KTV stated that the ‘Free Jaggi Now’ show formed part of a series of daily shows about the abduction and detention of Jagtar Singh Johal. It said that given the serious nature of events surrounding the detention of a British citizen, and its relevance to the Punjabi community worldwide, KTV had broadcast about 150 hours of content on this subject matter over the course of five months. This included news reports and discussions shows.
KTV explained that according to reports Jaggi was “violently” apprehended by three men and eventually his family were able to determine that Jaggi had been abducted by members of the Punjab Police. However, it added that Jaggi’s access to the British authorities was “initially obstructed” and details regarding his safety and the circumstances of his arrest were not provided.
KTV accepted that due to limited resources it had experienced “teething problems” in “getting to grips” with aspects of the Code. It stated that it was: “overhauling” its internal procedures; recruiting a permanent compliance officer; providing compliance training to staff on the Code; and exploring alternative viewpoints and “retaining balance” during its programming.

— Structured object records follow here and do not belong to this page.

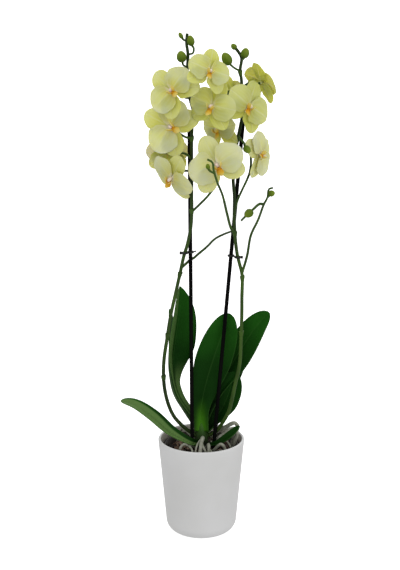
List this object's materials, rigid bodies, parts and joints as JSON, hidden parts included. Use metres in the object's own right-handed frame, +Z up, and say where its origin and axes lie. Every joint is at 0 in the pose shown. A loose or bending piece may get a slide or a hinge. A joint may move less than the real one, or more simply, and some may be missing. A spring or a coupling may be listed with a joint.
{
  "type": "potted orchid",
  "caption": "Moth orchid in a plain white glazed pot, with two staked flower spikes of pale yellow-green blooms, broad dark leaves, silvery roots and bark.",
  "frame": {"origin": "centre of the pot's resting face", "axes": "+Z up along the pot's axis; -Y towards the front, the side that most blooms face; +X to the right seen from the front"},
  "size_m": [0.2262, 0.1421, 0.7521],
  "materials": {
    "glaze": "satin white glaze",
    "clear_plastic": "clear, slightly cloudy",
    "bark": "rough chips",
    "leaf": "waxy, semi-gloss",
    "root": "matt, silvery",
    "stick": "dark, matt",
    "clip": "black",
    "stem": "waxy",
    "tepal": "soft, velvety",
    "lip": "waxy"
  },
  "bodies": {
    "root": {"pot": "glaze", "liner_pot": "clear_plastic", "bark": "bark", "crown": "leaf", "leaf_low_left": "leaf", "leaf_tall_left": "leaf", "leaf_back_left": "leaf", "leaf_centre": "leaf", "leaf_right": "leaf", "leaf_back_right": "leaf", "leaf_low_right": "leaf", "leaf_small_right": "leaf", "root_front_left": "root", "root_front": "root", "root_front_arch": "root", "root_front_right": "root", "root_right": "root", "root_back_right": "root", "root_back_left": "root", "root_back": "root", "stick_left": "stick", "stick_right": "stick", "clip_left": "clip", "clip_right": "clip", "spike_left": "stem", "spike_right": "stem", "bloom_01_tepals": "tepal", "bloom_01_lip": "lip", "bloom_02_tepals": "tepal", "bloom_02_lip": "lip", "bloom_03_tepals": "tepal", "bloom_03_lip": "lip", "bloom_04_tepals": "tepal", "bloom_04_lip": "lip", "bloom_05_tepals": "tepal", "bloom_05_lip": "lip", "bloom_06_tepals": "tepal", "bloom_06_lip": "lip", "bloom_07_tepals": "tepal", "bloom_07_lip": "lip", "bloom_08_tepals": "tepal", "bloom_08_lip": "lip", "bloom_09_tepals": "tepal", "bloom_09_lip": "lip", "bloom_10_tepals": "tepal", "bloom_10_lip": "lip", "bloom_11_tepals": "tepal", "bloom_11_lip": "lip", "bloom_12_tepals": "tepal", "bloom_12_lip": "lip"}
  },
  "joints": []
}
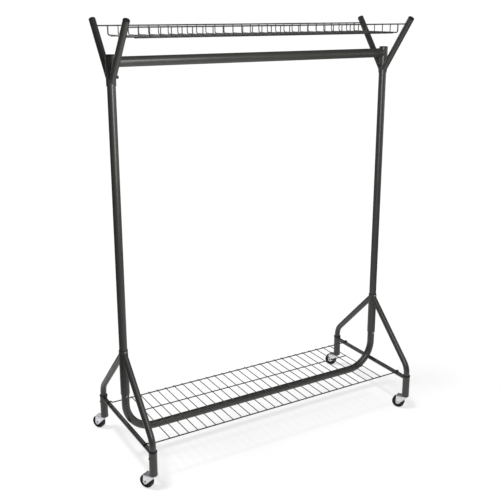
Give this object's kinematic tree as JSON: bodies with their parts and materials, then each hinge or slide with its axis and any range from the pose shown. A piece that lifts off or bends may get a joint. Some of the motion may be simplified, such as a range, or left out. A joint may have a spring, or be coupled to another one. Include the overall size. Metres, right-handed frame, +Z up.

However, in the interim the Licensee said it had suspended live broadcasts relating to issues of political and industrial controversy.
Ofcom took into account that the programmes broadcast on KTV were mostly of interest to the Sikh community in UK. Ofcom also acknowledged that the target audience for this programme consisted of members of the UK South Asian community, who may have already been aware of Jaggi’s arrest and detention in India. However, we considered that these contextual factors did not mitigate the need to ensure that due impartiality was preserved in the absence of sufficient alternative viewpoints and/or challenge to the critical views expressed about the policies and actions of the Indian authorities.
Ofcom also took into account that the Licensee said it had taken steps to “overhaul” its compliance process. Nevertheless, for the reasons outlined above, Ofcom’s Decision is that Khalsa Television failed to preserve due impartiality and breached Rule 5.5 of the Code.